One-step synthesis of Co-doped Zn2SnO4–graphene–carbon nanocomposites with improved lithium storage performances

Abstract

Co-doped Zn₂SnO₄–graphene–carbon nanocomposites have been prepared for the first time through a convenient one-step hydrothermal method. The size of Co-doped Zn₂SnO₄ nanoparticles is about 3–5 nm and they are well dispersed on graphene nanosheets and carbon layer. L-Ascorbic acid is introduced to serve as a reductant for GO and carbon sources. The doping of Co can enhance the crystalline degree of Zn₂SnO₄ nanoparticles.

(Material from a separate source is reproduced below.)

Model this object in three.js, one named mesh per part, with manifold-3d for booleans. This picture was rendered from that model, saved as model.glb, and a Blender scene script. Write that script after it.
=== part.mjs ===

When evaluated as anode materials for lithium ion batteries, the Co–ZTO–G–C nanocomposites exhibited a significantly higher reversible capacity of 699 mA h g⁻¹ after 50 cycles at 100 mA g⁻¹ and an improved cycling stability of 461 mA h g⁻¹ after 200 cycles at 500 mA g⁻¹ compared with Co–ZTO–G and ZTO–G–C nanocomposites. Moreover, even at a high current density of 1000 mA g⁻¹, the reversible capacity of 418 mA h g⁻¹ still remained. The improved electrochemical performance can be attributed to the synergy of the graphene substrate, the protective carbon layer, the uniform ultrafine Zn₂SnO₄ nanoparticles and Co doping. Therefore, Co–ZTO–G–C nanocomposites show great prospect as anodes for lithium-ion batteries.